Perhaps the best known (if not the weirdest looking) is the Speedfire set (pictured above) with the elliptical bass drum. Introduced around 1955, the Speedfire originally came supplied with no fewer than five concert toms mounted on a chrome railing wrapped in a semi circle across the bass drum. Even the snare drum was attached to the bass drum by an arm. The only stand-alone pieces were the 20″ floor tom and the hardware.

The theory of the lopsided bass drum was explained by the internal insertion of a vertical sound board that divided the drum into two chambers of unequal proportions. One then utilized these two spaces by playing them with doppel fussmaschinen (double-bass pedals). In Trixon catalogs from this period, some English-translated text is provided. It appears to be a very literal translation from the German copy which, in retrospect, makes for a bit of unintentional humor. For the company’s English speaking customers, a ’50s catalog states:

“The set of five small toms … Also the snare drum – you may give it what angle you want – is mounted on the bass drum. All instruments are inclined that way, that they form a concentrated, near-range, well-bordered, different tuned ’head-table’ which enables every drummer to increase the rapidity of his beating technic to not yet known fastness. The new TRIXON-SPEEDFIRE SET … is the nearest and easiest way to become a star-drummer and to get highest paid jobs. Use this chance for your personal improvement in skill and scope.” Ah, if it were only so simple!

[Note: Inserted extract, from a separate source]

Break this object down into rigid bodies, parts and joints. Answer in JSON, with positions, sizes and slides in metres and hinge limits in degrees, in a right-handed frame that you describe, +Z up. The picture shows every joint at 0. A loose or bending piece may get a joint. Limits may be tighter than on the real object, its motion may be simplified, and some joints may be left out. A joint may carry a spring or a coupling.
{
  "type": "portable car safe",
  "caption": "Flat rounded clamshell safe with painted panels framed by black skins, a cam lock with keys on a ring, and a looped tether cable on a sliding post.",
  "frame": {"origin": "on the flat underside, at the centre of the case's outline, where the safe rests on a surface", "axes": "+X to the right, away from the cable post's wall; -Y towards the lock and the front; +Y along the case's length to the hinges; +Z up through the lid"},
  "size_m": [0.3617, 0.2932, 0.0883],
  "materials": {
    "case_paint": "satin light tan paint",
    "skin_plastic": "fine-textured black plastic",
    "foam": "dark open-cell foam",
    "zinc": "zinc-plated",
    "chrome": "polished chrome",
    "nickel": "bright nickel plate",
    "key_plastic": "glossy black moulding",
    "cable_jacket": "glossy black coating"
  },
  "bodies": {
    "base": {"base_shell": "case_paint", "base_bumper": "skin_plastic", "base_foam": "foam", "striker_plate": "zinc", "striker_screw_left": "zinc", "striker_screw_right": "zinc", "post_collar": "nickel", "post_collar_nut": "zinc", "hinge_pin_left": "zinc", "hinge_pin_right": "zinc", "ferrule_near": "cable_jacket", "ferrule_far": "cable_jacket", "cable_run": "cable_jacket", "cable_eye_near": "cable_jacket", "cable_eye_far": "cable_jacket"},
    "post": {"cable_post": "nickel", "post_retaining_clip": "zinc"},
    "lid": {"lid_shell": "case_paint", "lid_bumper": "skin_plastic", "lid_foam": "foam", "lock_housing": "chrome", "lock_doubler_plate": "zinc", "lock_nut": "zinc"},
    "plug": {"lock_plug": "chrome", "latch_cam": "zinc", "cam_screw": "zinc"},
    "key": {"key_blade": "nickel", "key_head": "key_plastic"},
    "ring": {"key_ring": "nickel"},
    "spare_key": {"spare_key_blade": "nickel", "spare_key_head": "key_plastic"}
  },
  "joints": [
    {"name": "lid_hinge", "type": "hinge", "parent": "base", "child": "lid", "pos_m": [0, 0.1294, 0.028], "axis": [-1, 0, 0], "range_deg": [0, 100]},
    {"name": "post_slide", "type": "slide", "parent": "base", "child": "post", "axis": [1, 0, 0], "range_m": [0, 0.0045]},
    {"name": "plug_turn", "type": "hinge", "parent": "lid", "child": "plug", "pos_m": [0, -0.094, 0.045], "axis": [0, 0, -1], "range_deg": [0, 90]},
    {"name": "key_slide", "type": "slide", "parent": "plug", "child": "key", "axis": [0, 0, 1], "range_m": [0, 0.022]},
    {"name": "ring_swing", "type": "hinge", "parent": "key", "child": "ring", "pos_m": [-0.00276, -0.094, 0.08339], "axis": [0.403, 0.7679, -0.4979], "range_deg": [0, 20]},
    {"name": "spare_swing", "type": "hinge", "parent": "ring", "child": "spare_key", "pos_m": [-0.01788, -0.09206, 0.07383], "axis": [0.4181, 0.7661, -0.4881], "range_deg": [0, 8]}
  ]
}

Trixon excelled in the design and construction of unique hardware fixtures such as mounts, pedals and stands that had a distinct 1950-early 60’s “futuristic” look about them. A single pull shaft double hi-hat existed briefly. Hard angles and the appearance of joints and seams (initially) was verboten. The hardware was light, functioned well, and, upon close inspection, was very distinctive.

About 1958, Trixon introduced the Telstar kit, presumably named after the Telstar satellite, then recently launched into space by the U.S. Telstar drums were conical in shape, meaning, for example, that the bass drum would be 20″ on one end of the drum and would gradually taper down to a 16″ diameter on the other. In the beginning the drums flanged out from top to bottom, but later the design was changed so the drums would flange up from bottom to top and from front to back. Even snare drums were designed like this. Of course, the company also sold sets in standard configurations. The most popular of these was the Luxus kit, which was a 20″, 13″, and 16″, with a matching 5″ x 14″ snare. Originally, the tension casings had a fluted teardrop design very similar to ’50s-’60s Sonor lugs (to this day a debate rages on about how involved Sonor was in Trixon’s manufacture; so many features are similar), but around 1960 the casing was changed to a more conventional box design.

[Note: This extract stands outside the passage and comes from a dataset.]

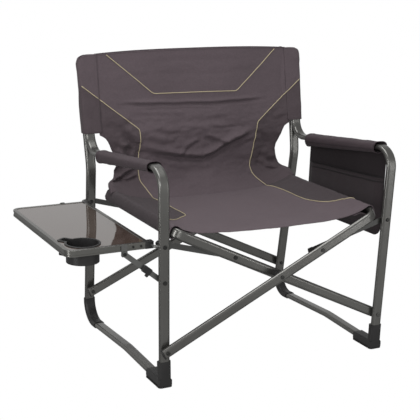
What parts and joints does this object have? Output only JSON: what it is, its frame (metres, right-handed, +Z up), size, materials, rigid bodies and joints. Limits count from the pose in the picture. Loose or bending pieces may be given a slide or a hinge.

According to modern drum mythology, a young lad named Ringo walked into Drum City in London, with a pocketful of money, fully intending to buy a drum kit – probably a Trixon. He had recently returned from Hamburg, where he had been playing with his new band, the Beatles. However, he had been to Hamburg before with other bands and he was well acquainted with Trixon drums. He had been playing a set of Premier (just like most of the other blokes back home) and he fancied something different.

Ivor Arbiter, the owner of Drum City, was the exclusive agent and importer for Trixon drums in the U.K. However, Arbiter had just recently acquired the sole U.K. distributorship for Ludwig Drums from America. The Trixon line was already selling pretty well, and Arbiter had gotten Freddy Marsden, the drummer from the popular band Gerry And The Pacemakers, to purchase a set. But Arbiter had just received his first display kit of Ludwig (in Oyster Black Pearl) and he felt like he really needed to give his newly-acquired line a push. In a masterful bit of salesmanship, Arbiter convinced Ringo to buy a kit of Ludwigs, based on their comparative rarity in England and the supposed superiority of American manufacturing. So swayed was young Ringo by the salesman’s pitch, that he special-ordered a front bass drumhead with a Ludwig logo that was larger than what was typically offered. But that is another story.

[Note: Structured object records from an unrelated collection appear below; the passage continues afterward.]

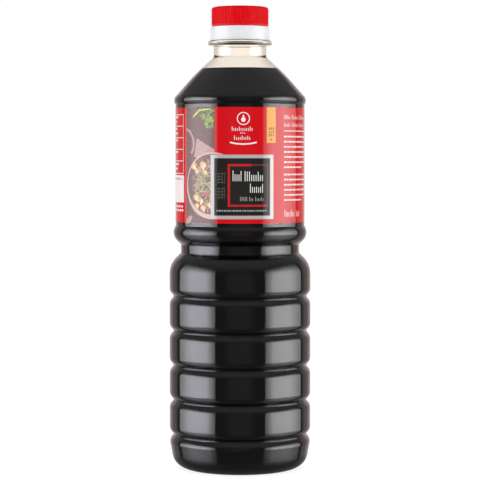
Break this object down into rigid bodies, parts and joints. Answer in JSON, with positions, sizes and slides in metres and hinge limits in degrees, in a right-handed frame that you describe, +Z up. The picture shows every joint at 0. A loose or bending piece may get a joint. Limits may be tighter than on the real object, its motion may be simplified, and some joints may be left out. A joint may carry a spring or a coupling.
{
  "type": "soy sauce bottle",
  "caption": "Clear round bottle of dark soy sauce with ring grips round the body, a narrow waist, a wrap-round label, a white collar and a knurled red screw cap.",
  "frame": {"origin": "on the bottle's axis, in the plane that its foot stands on", "axes": "+Z up along the bottle's axis, front of the label towards -Y, label's glued lap towards +Y"},
  "size_m": [0.0816, 0.0816, 0.2662],
  "materials": {
    "clear_plastic": "clear moulded plastic, faintly amber, glossy",
    "soy_sauce": "opaque dark liquid, near black with a brown cast",
    "label_paper": "red printed label film, satin gloss",
    "white_plastic": "smooth white moulded plastic",
    "red_plastic": "red moulded plastic, satin, knurled"
  },
  "bodies": {
    "root": {"bottle": "clear_plastic", "soy_sauce": "soy_sauce", "label": "label_paper", "collar": "white_plastic", "screw_cap": "red_plastic"}
  },
  "joints": []
}
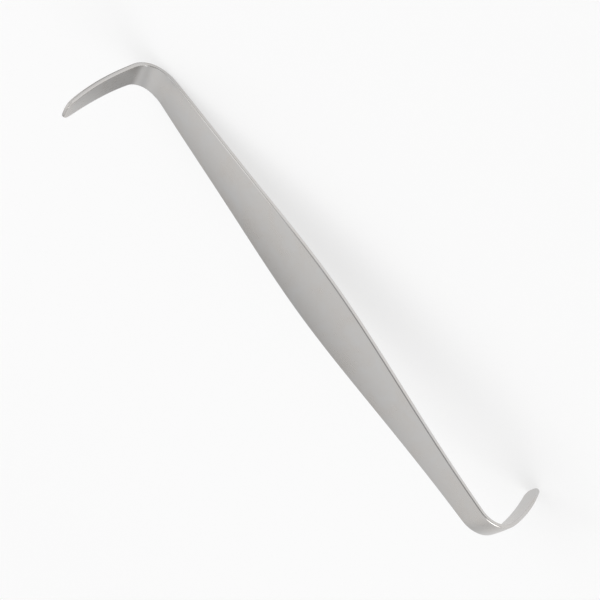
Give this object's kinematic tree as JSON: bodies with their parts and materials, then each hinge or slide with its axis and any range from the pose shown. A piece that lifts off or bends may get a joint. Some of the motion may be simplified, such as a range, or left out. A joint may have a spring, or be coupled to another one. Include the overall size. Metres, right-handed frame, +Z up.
{
  "type": "surgical retractor",
  "caption": "Hand-held wound retractor: an S-shaped steel strip with a lens-shaped handle, a long blade turned up at one end and a short hook turned down at the other.",
  "frame": {"origin": "on the floor, under the middle of the strip's box as it lies at rest on the outside of the blade's bend and the tip of the hook", "axes": "+X along the handle from the long blade to the short hook, +Y across the width of the strip, +Z up, the way that the long blade points"},
  "size_m": [0.172, 0.0188, 0.0359],
  "materials": {
    "steel": "satin, with a fine matt grain along the strip"
  },
  "bodies": {
    "root": {"retractor_strip": "steel"}
  },
  "joints": []
}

How different would our lives be if Ringo had appeared on “The Ed Sullivan Show” behind a Trixon Speedfire kit?

In the first few years of the Beatles’ worldwide popularity, they were well known for using Vox amplifiers and occasionally Vox guitars. St. Louis Music Supply Co., the licensed importer of Trixon drums for the U.S., presumably hoped to cash in on this by leasing the Vox name from the Thomas Organ Co. and, by agreement with Trixon, renamed a majority of their Trixon imports “Vox.” The plan was not a success, and Trixon/Vox did not achieve much popularity in the U.S. as a result. The kits were too bizarre, cheap looking, and not hip enough, and there was just too much competition from all of the U.S. drum makers operating at the time. By the late 60’s, Trixon/Vox had lost most of its appeal, both here and abroad, even though the drums were briefly endorsed by Buddy Rich. A story circulates that St. Louis Music Supply Co., during the “Back To The Land” wood-hued 1970’s, was literally throwing unused Trixon/Vox kits into the dumpster because nobody – not even the stores – wanted them.

The Trixon company ceased drum set production and somehow managed to linger on until its demise in 1977, specializing in children’s mallet and percussion instruments. But there is one final Trixon story. Herr Weimer, the company’s founder, became rather eccentric in his old age. During his lifetime, he had amassed an extensive personal collection of his own products, including drum sets. When he died several years ago, under direction of his will, heavy earth-moving equipment was called in to drive over and crush his collection of Trixon sets and memorabilia. It was then all buried in a landfill outside of Hamburg.

What will archaeologists make of that site in several thousand years?